Issue (i): whether special discount on bulk transfers to sister plants could be excluded while determining assessable value under the valuation rules
Analysis: The valuation scheme required the proper officer, when comparable goods were used as the basis, to make reasonable adjustments taking into account relevant factors. Where bulk quantities are captively consumed or transferred within the same manufacturing organisation, the possibility of bulk discount in ordinary trade practice cannot be ignored. The rejection of the claim merely on the footing that no such discount was normally allowed on sales to independent buyers was insufficient, and the officer was required to examine the matter afresh in the light of the proviso to the valuation rule.
Conclusion: The disallowance of special discount was set aside and the issue was remitted for fresh decision in favour of the assessee.

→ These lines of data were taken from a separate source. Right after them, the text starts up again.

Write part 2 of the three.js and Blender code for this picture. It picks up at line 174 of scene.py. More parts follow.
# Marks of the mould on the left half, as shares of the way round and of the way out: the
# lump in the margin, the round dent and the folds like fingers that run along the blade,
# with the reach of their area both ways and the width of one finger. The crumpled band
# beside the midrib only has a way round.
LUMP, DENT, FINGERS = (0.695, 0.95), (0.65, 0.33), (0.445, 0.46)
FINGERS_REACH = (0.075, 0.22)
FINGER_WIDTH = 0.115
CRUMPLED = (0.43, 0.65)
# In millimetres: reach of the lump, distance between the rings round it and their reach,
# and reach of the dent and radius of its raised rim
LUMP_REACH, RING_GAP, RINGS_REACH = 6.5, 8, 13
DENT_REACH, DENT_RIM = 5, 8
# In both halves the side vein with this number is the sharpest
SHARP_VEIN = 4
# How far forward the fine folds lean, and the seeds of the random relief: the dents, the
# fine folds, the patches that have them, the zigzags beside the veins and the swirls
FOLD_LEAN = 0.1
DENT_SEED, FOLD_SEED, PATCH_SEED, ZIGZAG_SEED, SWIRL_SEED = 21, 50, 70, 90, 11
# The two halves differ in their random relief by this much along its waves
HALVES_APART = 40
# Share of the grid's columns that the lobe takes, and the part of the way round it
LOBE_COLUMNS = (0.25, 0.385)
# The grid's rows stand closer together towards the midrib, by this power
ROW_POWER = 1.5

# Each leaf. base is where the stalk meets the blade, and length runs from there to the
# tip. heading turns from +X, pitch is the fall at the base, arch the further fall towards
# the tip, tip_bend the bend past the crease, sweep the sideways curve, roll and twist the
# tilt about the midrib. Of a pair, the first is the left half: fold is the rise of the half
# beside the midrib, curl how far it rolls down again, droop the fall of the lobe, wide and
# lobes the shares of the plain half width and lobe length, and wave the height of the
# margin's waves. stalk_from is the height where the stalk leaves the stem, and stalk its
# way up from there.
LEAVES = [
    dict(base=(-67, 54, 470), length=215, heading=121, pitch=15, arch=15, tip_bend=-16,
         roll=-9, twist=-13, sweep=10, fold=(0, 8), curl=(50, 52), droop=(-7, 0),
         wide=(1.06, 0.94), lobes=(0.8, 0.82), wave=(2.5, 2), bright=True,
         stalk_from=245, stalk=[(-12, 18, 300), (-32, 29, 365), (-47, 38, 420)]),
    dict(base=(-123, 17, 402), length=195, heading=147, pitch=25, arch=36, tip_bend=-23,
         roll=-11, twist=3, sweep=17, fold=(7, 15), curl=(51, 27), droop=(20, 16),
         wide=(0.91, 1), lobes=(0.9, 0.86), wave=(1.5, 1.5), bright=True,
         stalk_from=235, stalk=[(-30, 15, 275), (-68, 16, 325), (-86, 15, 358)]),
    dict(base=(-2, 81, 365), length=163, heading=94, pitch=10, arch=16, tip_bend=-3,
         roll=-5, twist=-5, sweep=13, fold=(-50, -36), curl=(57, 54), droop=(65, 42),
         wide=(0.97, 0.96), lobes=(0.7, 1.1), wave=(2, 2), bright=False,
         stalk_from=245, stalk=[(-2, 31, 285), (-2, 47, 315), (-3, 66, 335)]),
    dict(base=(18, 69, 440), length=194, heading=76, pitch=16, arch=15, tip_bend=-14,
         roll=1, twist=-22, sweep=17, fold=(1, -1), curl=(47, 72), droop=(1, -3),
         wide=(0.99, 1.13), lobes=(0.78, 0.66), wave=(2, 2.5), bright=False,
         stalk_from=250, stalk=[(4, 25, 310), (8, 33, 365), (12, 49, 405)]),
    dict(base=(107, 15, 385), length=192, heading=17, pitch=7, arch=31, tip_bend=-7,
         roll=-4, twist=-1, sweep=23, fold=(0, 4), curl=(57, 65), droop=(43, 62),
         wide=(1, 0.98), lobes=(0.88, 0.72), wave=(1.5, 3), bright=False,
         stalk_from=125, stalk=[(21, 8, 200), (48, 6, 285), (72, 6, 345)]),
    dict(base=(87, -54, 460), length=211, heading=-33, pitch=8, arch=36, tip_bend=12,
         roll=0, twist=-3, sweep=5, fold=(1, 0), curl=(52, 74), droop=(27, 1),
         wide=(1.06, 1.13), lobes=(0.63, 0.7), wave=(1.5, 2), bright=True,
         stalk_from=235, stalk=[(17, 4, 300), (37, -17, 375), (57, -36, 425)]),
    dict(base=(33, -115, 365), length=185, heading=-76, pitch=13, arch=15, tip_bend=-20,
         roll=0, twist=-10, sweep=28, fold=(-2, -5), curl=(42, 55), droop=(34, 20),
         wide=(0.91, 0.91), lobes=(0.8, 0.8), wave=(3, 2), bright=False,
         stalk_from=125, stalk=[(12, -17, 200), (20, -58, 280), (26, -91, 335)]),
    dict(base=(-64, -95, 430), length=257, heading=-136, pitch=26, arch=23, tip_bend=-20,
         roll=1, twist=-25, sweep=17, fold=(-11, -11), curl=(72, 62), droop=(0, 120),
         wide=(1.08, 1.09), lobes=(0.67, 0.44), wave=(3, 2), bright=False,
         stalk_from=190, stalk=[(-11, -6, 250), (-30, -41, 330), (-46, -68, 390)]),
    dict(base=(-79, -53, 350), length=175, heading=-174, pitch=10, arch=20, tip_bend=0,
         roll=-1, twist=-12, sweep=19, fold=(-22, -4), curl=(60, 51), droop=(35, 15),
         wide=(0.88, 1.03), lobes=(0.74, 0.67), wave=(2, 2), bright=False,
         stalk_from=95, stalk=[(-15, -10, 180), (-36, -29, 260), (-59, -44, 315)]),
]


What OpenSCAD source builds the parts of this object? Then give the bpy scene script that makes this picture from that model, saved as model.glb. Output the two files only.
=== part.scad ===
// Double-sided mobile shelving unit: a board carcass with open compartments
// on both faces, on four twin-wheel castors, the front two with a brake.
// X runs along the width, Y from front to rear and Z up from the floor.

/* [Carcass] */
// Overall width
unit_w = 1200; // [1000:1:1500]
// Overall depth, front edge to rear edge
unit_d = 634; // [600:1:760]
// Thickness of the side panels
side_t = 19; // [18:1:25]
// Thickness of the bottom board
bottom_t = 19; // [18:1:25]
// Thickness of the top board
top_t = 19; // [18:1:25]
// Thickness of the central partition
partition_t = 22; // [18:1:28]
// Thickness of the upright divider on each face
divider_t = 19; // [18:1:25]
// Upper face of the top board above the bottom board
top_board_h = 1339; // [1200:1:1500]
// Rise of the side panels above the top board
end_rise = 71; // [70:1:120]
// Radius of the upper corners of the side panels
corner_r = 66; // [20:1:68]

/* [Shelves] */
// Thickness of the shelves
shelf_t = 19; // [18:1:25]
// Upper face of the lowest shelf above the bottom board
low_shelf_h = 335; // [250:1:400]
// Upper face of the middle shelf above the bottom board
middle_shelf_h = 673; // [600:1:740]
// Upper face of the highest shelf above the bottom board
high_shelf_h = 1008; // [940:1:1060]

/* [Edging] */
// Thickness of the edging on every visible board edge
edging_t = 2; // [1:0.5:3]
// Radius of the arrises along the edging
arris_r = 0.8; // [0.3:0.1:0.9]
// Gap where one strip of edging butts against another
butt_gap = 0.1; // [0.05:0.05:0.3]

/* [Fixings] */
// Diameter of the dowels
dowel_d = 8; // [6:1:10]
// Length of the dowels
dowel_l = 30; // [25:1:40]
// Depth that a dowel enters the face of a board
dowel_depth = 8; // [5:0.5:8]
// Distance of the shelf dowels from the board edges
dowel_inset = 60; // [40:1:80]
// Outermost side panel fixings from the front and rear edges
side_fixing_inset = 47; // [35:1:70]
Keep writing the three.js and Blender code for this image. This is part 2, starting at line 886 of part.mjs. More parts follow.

Issue (ii): whether siding and haulage charges incurred inside the factory premises were deductible from assessable value
Analysis: The statutory scheme distinguished between the price at the place of removal and transportation from that place to a different destination. On the facts, the charges were incurred for moving goods from various points within the factory to the railway siding, but the relevant statutory exclusion applied to transportation from the place of removal to the place of delivery, not to movement within the factory up to the exit point. The goods were treated as delivered at the factory or factory gate for valuation purposes, and the internal haulage charges therefore did not fall within the deductible transportation component.
Conclusion: The finding that siding and haulage charges were includible in assessable value was upheld and the issue was decided against the assessee.
Issue (iii): whether SDF, EGEAF and JPC charges collected and remitted to the Joint Plant Committee formed part of the assessable value
Analysis: The amounts were required to be separately collected under the governing control notification and were remitted to the Joint Plant Committee for specified statutory purposes. They did not represent consideration retained by the manufacturer for the sale of goods. A sum collected only as a conduit or collection agent, without being part of the seller's own price realisation, cannot be added to the price for excise valuation.
Conclusion: The charges were held to be outside the assessable value and the issue was decided in favour of the assessee.
Final Conclusion: The appeal succeeded in part: the discount claim and the JPC-linked charges were directed to be excluded or reconsidered, while the inclusion of internal siding and haulage charges was sustained.
Ratio Decidendi: For excise valuation, amounts are includible only if they form part of the manufacturer's own sale consideration, whereas reasonable trade discounts and non-retained statutory collections may be excluded, but internal movement charges up to the factory exit do not qualify as deductible transportation from the place of removal.